İnceleme, 6100 sayılı HMK’nın 355. madde hükmü uyarınca istinaf dilekçesinde belirtilen sebeplerle sınırlı olarak ve kamu düzenine aykırı hususların olup olmadığı gözetilerek yapılmıştır.
Dosya kapsamı, mevcut delil durumu ve ileri sürülen istinaf sebepleri dikkate alındığında mahkemenin vakıa ve hukuki değerlendirmesinde usul ve esas yönünden yasaya aykırılık bulunmadığı, denetime ve hüküm kurmaya elverişli bilirkişi raporuna göre taraf markaları arasında görsel, işitsel ve anlamsal bir benzerlik bulunmadığı, davacıya ait markalardaki “…” ibaresi ile dava konusu “…” ibaresinin yeterince ayırt edicilik taşıdığının Yargıtay 11. Hukuk Dairesinin 12.01.2015 tarih ve 2014/13288 Esas, 2015/139 Karar sayılı ilamıyla da kabul edilmiş olduğu, taraf markaları benzer bulunmadığından davacı markasının tanınmış olmasının somut uyuşmazlığa bir etkisinin bulunmadığı, haksız rekabet koşullarının oluşmadığı, kötü niyet iddiasının ispatlanamadığı anlaşılmakla, davacı vekilinin istinaf başvurusunun esas yönünden reddine dair hüküm kurmak gerekmiştir.
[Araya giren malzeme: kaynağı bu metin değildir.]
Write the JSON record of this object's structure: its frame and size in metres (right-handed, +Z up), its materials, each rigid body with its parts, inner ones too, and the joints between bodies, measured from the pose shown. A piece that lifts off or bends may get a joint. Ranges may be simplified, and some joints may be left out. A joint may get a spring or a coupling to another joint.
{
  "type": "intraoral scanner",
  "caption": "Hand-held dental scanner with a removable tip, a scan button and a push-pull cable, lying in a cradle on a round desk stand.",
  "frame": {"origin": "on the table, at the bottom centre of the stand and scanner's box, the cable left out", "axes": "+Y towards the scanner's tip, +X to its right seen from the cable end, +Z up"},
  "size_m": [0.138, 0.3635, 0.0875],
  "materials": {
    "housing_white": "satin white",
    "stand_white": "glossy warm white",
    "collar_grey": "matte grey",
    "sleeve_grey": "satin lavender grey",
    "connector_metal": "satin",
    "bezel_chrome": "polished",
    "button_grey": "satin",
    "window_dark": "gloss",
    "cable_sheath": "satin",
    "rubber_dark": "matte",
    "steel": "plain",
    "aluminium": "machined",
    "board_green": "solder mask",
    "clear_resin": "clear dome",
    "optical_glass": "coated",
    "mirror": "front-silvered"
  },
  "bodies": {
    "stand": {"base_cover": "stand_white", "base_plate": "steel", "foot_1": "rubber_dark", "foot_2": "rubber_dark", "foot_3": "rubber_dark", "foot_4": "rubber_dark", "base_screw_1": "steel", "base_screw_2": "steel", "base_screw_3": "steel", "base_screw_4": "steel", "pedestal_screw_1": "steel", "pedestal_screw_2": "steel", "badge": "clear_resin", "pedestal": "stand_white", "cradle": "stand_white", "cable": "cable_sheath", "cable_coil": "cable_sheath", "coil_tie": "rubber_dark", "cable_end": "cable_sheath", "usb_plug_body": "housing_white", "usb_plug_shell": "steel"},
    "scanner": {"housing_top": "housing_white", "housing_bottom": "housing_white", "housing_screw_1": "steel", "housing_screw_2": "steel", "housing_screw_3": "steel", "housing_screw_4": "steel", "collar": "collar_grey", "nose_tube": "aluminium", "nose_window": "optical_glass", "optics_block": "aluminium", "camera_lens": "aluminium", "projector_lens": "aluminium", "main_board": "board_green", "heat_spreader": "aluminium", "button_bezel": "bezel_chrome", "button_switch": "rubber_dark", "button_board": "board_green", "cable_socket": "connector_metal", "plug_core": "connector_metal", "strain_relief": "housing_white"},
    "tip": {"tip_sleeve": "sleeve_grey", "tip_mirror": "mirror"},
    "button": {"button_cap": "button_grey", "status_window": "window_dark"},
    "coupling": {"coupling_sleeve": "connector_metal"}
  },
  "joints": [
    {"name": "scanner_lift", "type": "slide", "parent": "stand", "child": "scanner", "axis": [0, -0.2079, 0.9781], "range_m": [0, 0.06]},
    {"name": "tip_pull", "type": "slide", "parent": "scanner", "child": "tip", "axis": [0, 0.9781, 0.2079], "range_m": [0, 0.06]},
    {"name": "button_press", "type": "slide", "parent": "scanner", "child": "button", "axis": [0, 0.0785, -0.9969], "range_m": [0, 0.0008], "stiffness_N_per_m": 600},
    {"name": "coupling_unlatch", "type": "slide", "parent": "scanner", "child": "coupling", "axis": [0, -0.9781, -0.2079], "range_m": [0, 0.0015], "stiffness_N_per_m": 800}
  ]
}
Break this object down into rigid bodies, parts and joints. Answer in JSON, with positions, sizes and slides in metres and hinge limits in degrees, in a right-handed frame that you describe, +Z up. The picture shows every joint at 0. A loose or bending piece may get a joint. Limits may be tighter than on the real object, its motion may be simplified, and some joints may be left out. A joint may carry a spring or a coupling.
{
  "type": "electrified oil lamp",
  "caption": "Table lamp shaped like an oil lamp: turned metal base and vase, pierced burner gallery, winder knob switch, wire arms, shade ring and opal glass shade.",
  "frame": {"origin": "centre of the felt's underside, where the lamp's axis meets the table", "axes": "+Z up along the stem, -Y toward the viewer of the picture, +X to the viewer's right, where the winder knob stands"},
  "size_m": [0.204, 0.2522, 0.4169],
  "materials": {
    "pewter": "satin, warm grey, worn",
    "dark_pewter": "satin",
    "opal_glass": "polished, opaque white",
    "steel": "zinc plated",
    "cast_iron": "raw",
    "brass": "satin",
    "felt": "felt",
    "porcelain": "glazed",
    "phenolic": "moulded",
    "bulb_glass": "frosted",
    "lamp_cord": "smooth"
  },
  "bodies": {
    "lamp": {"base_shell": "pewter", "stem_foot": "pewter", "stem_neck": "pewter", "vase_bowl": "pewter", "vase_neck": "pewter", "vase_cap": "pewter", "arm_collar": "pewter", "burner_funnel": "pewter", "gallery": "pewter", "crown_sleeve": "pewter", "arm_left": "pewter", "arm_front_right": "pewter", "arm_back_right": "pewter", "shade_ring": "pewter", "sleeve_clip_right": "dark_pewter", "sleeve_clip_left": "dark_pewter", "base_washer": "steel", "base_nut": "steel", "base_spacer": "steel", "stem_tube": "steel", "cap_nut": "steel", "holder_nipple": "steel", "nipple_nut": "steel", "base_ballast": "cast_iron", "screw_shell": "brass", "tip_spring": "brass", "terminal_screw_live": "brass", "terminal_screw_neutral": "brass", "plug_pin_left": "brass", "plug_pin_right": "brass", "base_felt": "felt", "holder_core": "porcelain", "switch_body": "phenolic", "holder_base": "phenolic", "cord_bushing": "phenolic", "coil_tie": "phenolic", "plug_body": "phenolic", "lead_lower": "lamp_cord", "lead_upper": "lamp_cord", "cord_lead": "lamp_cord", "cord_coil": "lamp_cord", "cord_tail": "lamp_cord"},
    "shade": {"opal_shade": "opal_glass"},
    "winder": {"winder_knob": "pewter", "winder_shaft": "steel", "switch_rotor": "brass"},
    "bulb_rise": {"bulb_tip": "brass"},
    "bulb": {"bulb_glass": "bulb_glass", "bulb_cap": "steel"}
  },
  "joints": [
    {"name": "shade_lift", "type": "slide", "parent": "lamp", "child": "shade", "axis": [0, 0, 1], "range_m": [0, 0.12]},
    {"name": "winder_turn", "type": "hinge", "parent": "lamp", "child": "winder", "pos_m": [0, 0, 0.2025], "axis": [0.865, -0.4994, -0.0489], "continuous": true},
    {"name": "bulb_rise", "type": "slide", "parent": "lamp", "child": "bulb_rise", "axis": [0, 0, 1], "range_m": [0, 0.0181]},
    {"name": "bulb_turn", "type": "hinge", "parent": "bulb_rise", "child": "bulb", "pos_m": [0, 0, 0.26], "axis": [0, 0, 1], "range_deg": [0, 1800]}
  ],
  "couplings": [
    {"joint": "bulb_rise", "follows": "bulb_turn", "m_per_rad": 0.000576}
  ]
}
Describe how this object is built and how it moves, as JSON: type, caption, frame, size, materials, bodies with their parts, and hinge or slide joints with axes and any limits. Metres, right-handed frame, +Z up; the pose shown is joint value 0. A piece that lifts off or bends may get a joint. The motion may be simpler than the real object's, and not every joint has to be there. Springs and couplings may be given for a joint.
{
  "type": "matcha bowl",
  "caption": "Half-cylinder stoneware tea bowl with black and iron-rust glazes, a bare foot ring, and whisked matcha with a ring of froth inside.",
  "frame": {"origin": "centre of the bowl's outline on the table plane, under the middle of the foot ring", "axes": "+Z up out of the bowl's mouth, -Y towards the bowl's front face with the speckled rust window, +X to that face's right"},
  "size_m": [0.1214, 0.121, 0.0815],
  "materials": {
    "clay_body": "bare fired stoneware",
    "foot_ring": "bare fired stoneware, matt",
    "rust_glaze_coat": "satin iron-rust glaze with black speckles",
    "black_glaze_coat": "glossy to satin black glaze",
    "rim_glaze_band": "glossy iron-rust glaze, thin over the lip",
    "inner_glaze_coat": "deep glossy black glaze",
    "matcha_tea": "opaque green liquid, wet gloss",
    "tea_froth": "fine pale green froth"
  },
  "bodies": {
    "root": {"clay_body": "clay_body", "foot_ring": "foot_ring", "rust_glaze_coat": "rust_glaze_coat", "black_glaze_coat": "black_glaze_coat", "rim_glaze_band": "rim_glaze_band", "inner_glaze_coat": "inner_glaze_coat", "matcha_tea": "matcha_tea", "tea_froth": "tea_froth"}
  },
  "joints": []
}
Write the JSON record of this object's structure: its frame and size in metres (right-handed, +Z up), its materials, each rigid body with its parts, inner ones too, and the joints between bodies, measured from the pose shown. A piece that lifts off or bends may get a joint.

HÜKÜM : Gerekçesi yukarıda belirtildiği üzere;
1-Davacı vekilinin istinaf başvurusunun HMK’nın 353/1-b.1 maddesi gereğince ESASTAN REDDİNE,
2-Alınması gereken 80,70-TL maktu istinaf karar ve ilam harcından, davacı vekili tarafından istinaf başvurusunda yatırılan 54,40-TL istinaf karar ve ilam harcının mahsubu ile bakiye 26,30-TL’nin davacıdan tahsili ile hazineye irat kaydına,
3-İstinaf aşamasında davacı tarafından yapılan yargılama giderlerinin davacı uhdesinde bırakılmasına,
4-İstinaf aşamasında duruşma açılmadığından taraflar lehine vekalet ücreti takdirine yer olmadığına,
Dosya üzerinde yapılan inceleme sonucunda oybirliği ile 08/09/2022 tarihinde HMK 361. maddesi uyarınca kararın tebliğinden itibaren iki hafta içerisinde temyiz yolu açık olmak üzere karar verildi.

GEREKÇELİ KARARIN YAZILDIĞI TARİH : 16/09/2022

Başkan

Üye

Üye

Katip

Bu belge 5070 sayılı Yasa hükümlerine göre elektronik olarak imzalanmıştır.